Teachers often suffer this illusion – the calculus instructor who finds calculus so easy that she can no longer place herself in the shoes of the student who is just starting out and struggling with the subject” (Brown, Roediger III, McDaniel – make it stick: The Science of Successful Learning)

There is another issue with the lack of teaching. Since the expert has difficulties in explaining/teaching what he knows, it is hard to identify, based on a discussion (like an interview), if the person is an expert or not. For that, you have to put him to work.

main differences between Experts and Novices

4. The Concept of Adaptive Expertise

There are differences even between experts.

The researchers have discovered that there are 2 types of expertise. One that is routine-based and one that is flexible and adaptable to external demands:

merely skilled” or “artisans” vs. “highly competent” or “virtuosos” ( How People Learn: Brain, Mind, Experience, and School: Expanded Edition (2000) ). 

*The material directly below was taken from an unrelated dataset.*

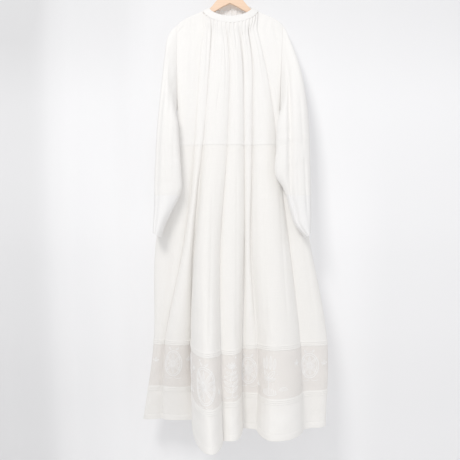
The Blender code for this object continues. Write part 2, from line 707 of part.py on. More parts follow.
def build():
    """Make every piece."""
    linen = surface("white_linen", (0.93, 0.92, 0.90), 0.85)
    net = surface("embroidered_net", (0.88, 0.87, 0.85), 0.85)
    wood = surface("pale_wood", (0.86, 0.66, 0.47), 0.5)
    steel = surface("hook_steel", (0.75, 0.75, 0.76), 0.3, 1.0)
    shell = surface("shell_button", (0.92, 0.90, 0.86), 0.3)
    hanger_wood(wood)
    hanger_hook(steel)
    neckband(linen)
    button(shell)
    bodice(FRONT, FRONT_NECK_COLUMNS, ("bodice_front",), linen)
    bodice(BACK, BACK_NECK_COLUMNS, ("bodice_back_right", "bodice_back_left"), linen)
    for body, columns, side in ((FRONT, FRONT_SKIRT_COLUMNS, "front"), (BACK, BACK_SKIRT_COLUMNS, "back")):
        zone = TUCK_COUNT * TUCK_PITCH
        skirt_piece(body, columns, f"skirt_{side}", SEAM_Z, SKIRT_ROWS + (LACE_TOP_Z + zone + 1,),
                    LACE_TOP_Z, linen, tucks_at=LACE_TOP_Z + zone + 1)
        skirt_piece(body, columns, f"lace_{side}", LACE_TOP_Z, ((LACE_TOP_Z + LACE_FOOT_Z) / 2,),
                    LACE_FOOT_Z, net)
        skirt_piece(body, columns, f"hem_{side}", LACE_FOOT_Z, (LACE_FOOT_Z - zone - 2,), HEM_Z,
                    linen, tucks_at=LACE_FOOT_Z - 1)
    sleeve("left", LEFT_ARMHOLE, LEFT_RINGS, -1, linen, net)
    sleeve("right", RIGHT_ARMHOLE, RIGHT_RINGS, 1, linen, net)


PARTS, CUTTERS = fresh_collections()
build()
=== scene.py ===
# %% [markdown]
# # A white smock on a wooden hanger
#
# This lesson dresses a long white smock that hangs on a hanger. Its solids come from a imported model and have
# the right sizes and main folds already. Each solid of cloth gets a thin sheet in its place, with fine folds,
# seams, tucks and embroidery, worked out from the same named sizes as the solids.
#
# Sizes are in millimetres and become metres where a mesh is made. The front faces -Y, +X is on the viewer's
# right, and the origin is where the hook bears on its rail.

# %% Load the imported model
import math
from collections import namedtuple

import bpy
import numpy as np
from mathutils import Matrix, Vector


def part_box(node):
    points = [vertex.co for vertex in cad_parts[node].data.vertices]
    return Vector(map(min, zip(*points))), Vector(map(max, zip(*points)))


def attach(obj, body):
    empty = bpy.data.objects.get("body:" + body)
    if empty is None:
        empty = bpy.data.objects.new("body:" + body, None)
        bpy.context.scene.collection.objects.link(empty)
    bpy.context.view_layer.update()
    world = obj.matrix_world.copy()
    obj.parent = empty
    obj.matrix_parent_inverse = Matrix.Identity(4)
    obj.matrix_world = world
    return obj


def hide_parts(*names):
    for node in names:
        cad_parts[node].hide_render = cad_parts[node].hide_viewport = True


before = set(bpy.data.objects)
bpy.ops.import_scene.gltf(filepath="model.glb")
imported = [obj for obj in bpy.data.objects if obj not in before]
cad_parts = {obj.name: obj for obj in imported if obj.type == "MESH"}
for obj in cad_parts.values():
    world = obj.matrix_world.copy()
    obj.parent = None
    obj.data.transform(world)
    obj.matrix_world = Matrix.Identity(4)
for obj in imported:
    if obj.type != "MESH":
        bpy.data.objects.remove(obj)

MM = 0.001
TAU = 2 * math.pi
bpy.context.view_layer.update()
for old in [o for o in bpy.data.objects if o.type in ("CAMERA", "LIGHT")]:
    bpy.data.objects.remove(old, do_unlink=True)
print("solids:", len(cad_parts))

# %% [markdown]
# ## Where the folds run
#
# A smock that hangs is a set of fold lines: ridges where the cloth comes forward and valleys where it goes
# back. Each line has a row in a table: how far across and how far forward it is at seven heights from neck to
# hem, how far it sinks at the lace and at the hem, and how many columns of cloth lie between it and the next
# line at the neck. A smooth curve joins the values. The solids were made from the same table.

# %% Name the heights and the fold lines
SEAM_Z = -619.0
LACE_TOP_Z = -1313.0
LACE_FOOT_Z = -1470.0
HEM_Z = -1603.0
LEVELS = np.array((-215.0, -318.0, -492.0, SEAM_Z, -983.0, LACE_TOP_Z, HEM_Z))

Line = namedtuple("Line", "fold across forward lace_drop hem_drop columns")
FRONT_LINES = (
    Line("side", (-185, -185, -184, -205, -262, -269, -312), (0, 0, 0, 0, 0, -12, -70), 0, -10, 3),
    Line("ridge", (-139, -146, -153, -163, -211, -249, -283), (13, 18, 20, 22, 28, 8, -58), 0, -10, 3),
    Line("valley", (-94, -104, -115, -124, -163, -229, -245), (12, 12, 13, 12, 16, -2, -70), 0, -10, 5),
    Line("ridge", (-80, -87, -99, -107, -144, -180, -190), (18, 21, 23, 27, 42, 26, -50), 0, -10, 4),
    Line("valley", (-64, -70, -83, -94, -127, -137, -138), (13, 14, 17, 18, 18, -8, -62), 0, -9, 6),
    Line("ridge", (-38, -35, -43, -53, -77, -74, -56), (24, 27, 32, 40, 88, 182, 252), 15, 11, 6),
    Line("valley", (-11, -1, -3, -9, -33, -30, -22), (17, 17, 19, 22, 46, 100, 140), 16, 3, 5),
    Line("ridge", (10, 22, 23, 21, 8, 5, 5), (25, 27, 32, 38, 66, 104, 156), 20, 0, 4),
    Line("valley", (34, 44, 49, 49, 50, 44, 48), (14, 11, 11, 10, 16, 34, 40), 10, -9, 5),
    Line("ridge", (48, 61, 63, 63, 62, 69, 70), (23, 22, 24, 26, 36, 46, 46), 9, -9, 4),
    Line("valley", (63, 78, 79, 79, 73, 94, 92), (14, 13, 13, 13, 24, 44, 66), 7, -9, 5),
    Line("ridge", (78, 99, 114, 120, 139, 150, 147), (19, 25, 31, 38, 72, 104, 157), 5, 0, 4),
    Line("valley", (96, 120, 151, 165, 207, 243, 249), (12, 14, 14, 17, 24, 34, 58), 2, -5, 3),
    Line("ridge", (132, 146, 163, 184, 245, 290, 292), (13, 18, 19, 21, 34, 32, 30), 1, -6, 3),
    Line("side", (183, 178, 174, 203, 285, 341, 335), (0, 0, 0, 0, 0, 0, -2), 0, -9, 0),
)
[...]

 The artisan takes the problem that his client wants to automate and searches for the best solution for solving it. But he accepts the limitations of the solution as stated by the client. The virtuoso sees these limitations stated by his customer as a starting point for new learning opportunities.

With this example in mind, one question might arise.

Is the expert the person that has all the knowledge and the answers to all questions?

The researchers proved that an expert is one that regularly evaluates his expertise. And can identify his level of knowledge as well as the lack or the missing information in his “knowledge system” or weaknesses. As a consequence, he spends his life in continuous learning. This process is called metacognition, this is a complex process that comprises the knowledge of knowing how to learn and the ability to reflect upon his own performance in order to improve it where it is needed.